Un altro aspetto interessante è la contrapposizione tra “wir”, che indica lo spirito di collettività presente nella DDR e l’individualismo della Berlino ovest. Inoltre dalle parole di Manfred, che dice a Rita di non parlare ad alta voce della DDR, si evince un conformismo borghese che porta Rita ad avere una sensazione di claustrofobia.
Quando Manfred fa un discorso sulla Germania, citando luoghi dell’ovest come la foresta nera, il Reno, dichiara il suo amore per Rita e le chiede di rimanere. Questa scelta impone a Rita di dare una parte di sé stessa, per cui c’è strazio e amarezza.
“Se ti prego: vieni con me? Io ti comprendo bene, Ma ascolta un po’ gli occhi, dunque. Ascolta un paio di nomi: Foresta Nera. Reno. Lago di Costanza. Non ti dicono nulla? Non è Germania anche questa? È per te ormai soltanto una leggenda o una pagina del tuo libro di geografia? Non è contro natura che tu non ne abbia il desiderio? […] a ognuna delle sue parole lei perdeva forza vitale. Era debole come non mai, piena di amarezza…”
Il mondo occidentale è percepito dalla ragazza come materialista, ella si sente estranea e prenderà le distanze.
“I suoi giorni e le sue notti erano d’una sostanza diversa che altrove: d’una sostanza straniera”.
L’intento di Rita sarà quello di persuadere il compagno a ritornare sui suoi passi. Di fronte alla proposta del ragazzo di rimanere nella Berlino Ovest, Rita vede impossibile il suo adattamento e la sua sopravvivenza in una realtà così diversa, una realtà che non le appartiene. Non c’è posto per lei, per loro.

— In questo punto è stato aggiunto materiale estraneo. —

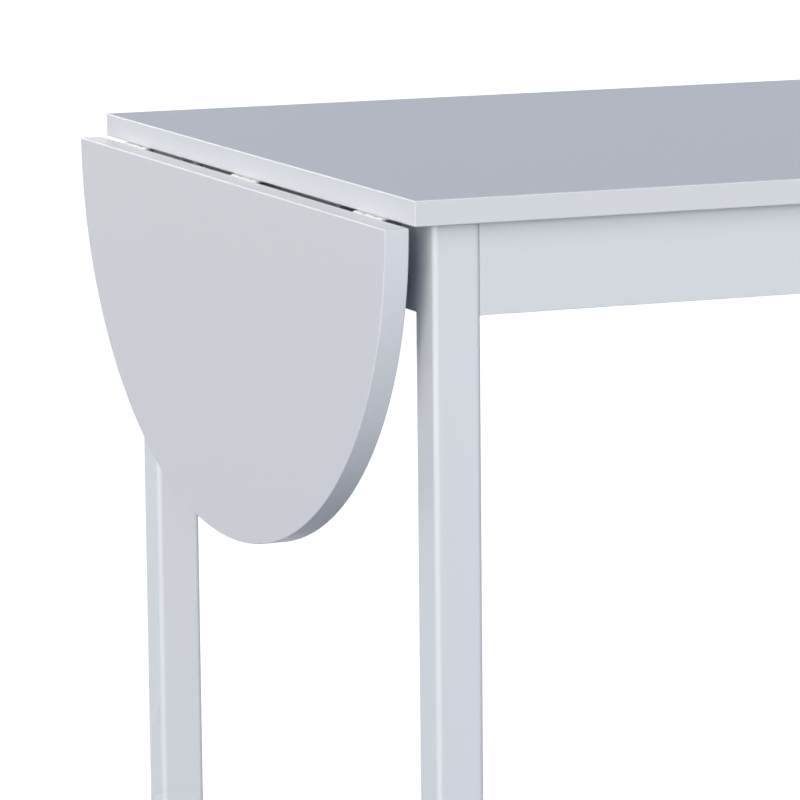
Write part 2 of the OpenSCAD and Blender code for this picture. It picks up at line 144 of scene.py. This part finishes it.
def faceWith(piece, finish, picks):
    # gives the faces whose normal is picked their own finish
    piece.data.materials.append(finish)
    for polygon in piece.data.polygons:
        if picks(polygon.normal):
            polygon.material_index = len(piece.data.materials) - 1


def settle(piece, body, node):
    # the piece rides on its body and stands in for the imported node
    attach(piece, body)
    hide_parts(node)


# Finishes: a noise on Object coordinates mottles the colour, and finer ones make the bump

noiseRange = {"low": 0.15, "high": 0.85}  # nearly all values of a noise texture lie between these


def newFinish(name):
    material = bpy.data.materials.new(name)
    material.use_nodes = True
    return material, material.node_tree, material.node_tree.nodes["Principled BSDF"]


def noiseOn(tree, scale, detail=2.0, stretch=None, roughness=0.5):
    place = addNode(tree, "ShaderNodeTexCoord").outputs["Object"]
    if stretch:
        place = addNode(tree, "ShaderNodeMapping", {"Vector": place, "Scale": stretch}).outputs[0]
    return addNode(tree, "ShaderNodeTexNoise", {
        "Vector": place, "Scale": scale, "Detail": detail, "Roughness": roughness,
    }).outputs["Fac"]


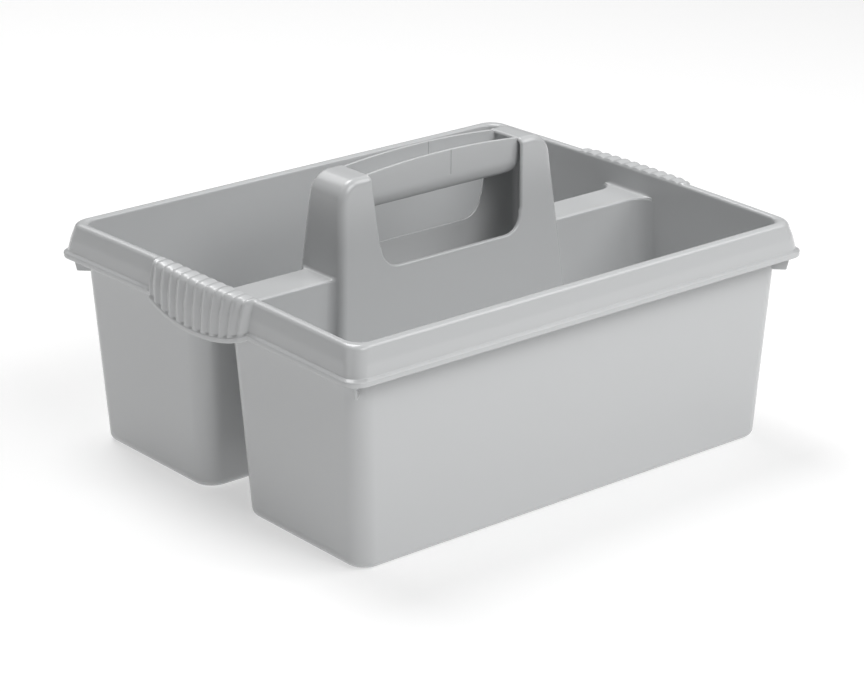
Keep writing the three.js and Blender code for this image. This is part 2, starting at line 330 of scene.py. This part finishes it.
def full_outline(z, inset):
    panel, foot, rest = half_outline(z, inset)
    half = panel + foot + rest
    return half + [(-x, y) for x, y in reversed(half[1:-1])]


def floor_edge(r):
    """(inset, height) of a quarter-round floor edge from the floor up."""
    turns = np.radians(np.linspace(0, 90, CORNER_STEPS + 1))
    return [(r - r * math.sin(t), r - r * math.cos(t)) for t in turns]


def pan(side):
    """Floor of a bay with the rounded foot of every wall around it."""
    outer = floor_edge(FLOOR_R) + [(0, PAN_TOP)]
    inner = [(WALL + inset, WALL + z) for inset, z in floor_edge(FLOOR_R - WALL)]
    levels = outer + (inner + [(WALL, PAN_TOP)])[::-1]
    return loft([[(x, side * y, z) for x, y in full_outline(z, inset)] for inset, z in levels])


def wall_strip(side, outline, levels):
    """Wall whose outer and inner faces follow outline(z, inset) at each level."""
    rings = []
    for z in levels:
        section = outline(z, 0) + outline(z, WALL)[::-1]
        rings.append([(x, side * y, z) for x, y in section])
    return loft(rings)


def bay_walls(side):
    """Every wall of a bay except the tower's foot."""

    def outline(z, inset):
        _, foot, rest = half_outline(z, inset)
        half = [foot[-1]] + rest
        return half + [(-x, y) for x, y in reversed(half[:-1])]

    return wall_strip(side, outline, [PAN_TOP, WALL_MIDDLE, SPINE_UNDER])


def tower_foot(side_x, side):
    """The corner of the tower below the spine, from the flat panel to the gap wall."""

    def outline(z, inset):
        panel, foot, _ = half_outline(z, inset)
        return [(side_x * x, y) for x, y in [panel[1]] + foot]

    return wall_strip(side, outline, np.linspace(PAN_TOP, SPINE_UNDER, 9))


def flat_panel(side):
    """The flat tower wall below the hand opening."""

    def outline(z, inset):
        y = half_outline(z, inset)[0][0][1]
        return [(-PANEL_SPLIT, y), (PANEL_SPLIT, y)]

    return wall_strip(side, outline, [PAN_TOP, SPINE_UNDER, SILL_Z - LIP_R])


# ---- handle tower above the spine ----


def window_edge():
    """Centre line of the hand opening's rounded edge as (x, z), from the panel to the top."""
    low = SILL_Z - LIP_R
    high = TOWER_TOP - TOP_EDGE_R
    bend = SILL_Z + WINDOW_R
    corner = arc(WINDOW_X - WINDOW_R, bend, WINDOW_R + LIP_R, 270, 360, 10)
    side = [(window_x(z) + LIP_R, z) for z in np.linspace(bend, high, 22)[1:]]
    return [(PANEL_SPLIT, low)] + corner + side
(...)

“Poi tornarono a uscire, fuori, nell’afa. Rita si accorse che tutto cominciava a soverchiare le sue forze. Quell’immensa città sfavillante non aveva, dunque nessun luogo per loro due? -Non c’è un parco qui? – chiese. -Non proprio un parco: un giardino pubblico. -Andiamoci.
“Più tardi pensò: avremmo dovuto rimanere nella strada. Una via è una via, si sa cosa ci si può attendere da essa. Ma questo qui non sarà mai un parco. Quei pochi alberi e cespugli, tigli, viburni e lillà, avevano già oltrepassato il periodo migliore, per quell’anno. Erano grigi di polvere, e le foglie s’arrotolavano per la calura come pergamene sottili. Crepitavano al passaggio, sebbene non soffiasse un alito di vento. L’unica macchia di colore veniva dalle panche verniciate e variopinte, ch’erano occupate da vecchi e da giovani mamme, con le carrozzelle. Dove andavano le coppie di innamorati? […]” .
Rita reputa la decisione di Manfred prettamente egoistica e da quel momento la distanza tra i due crescerà inesorabilmente.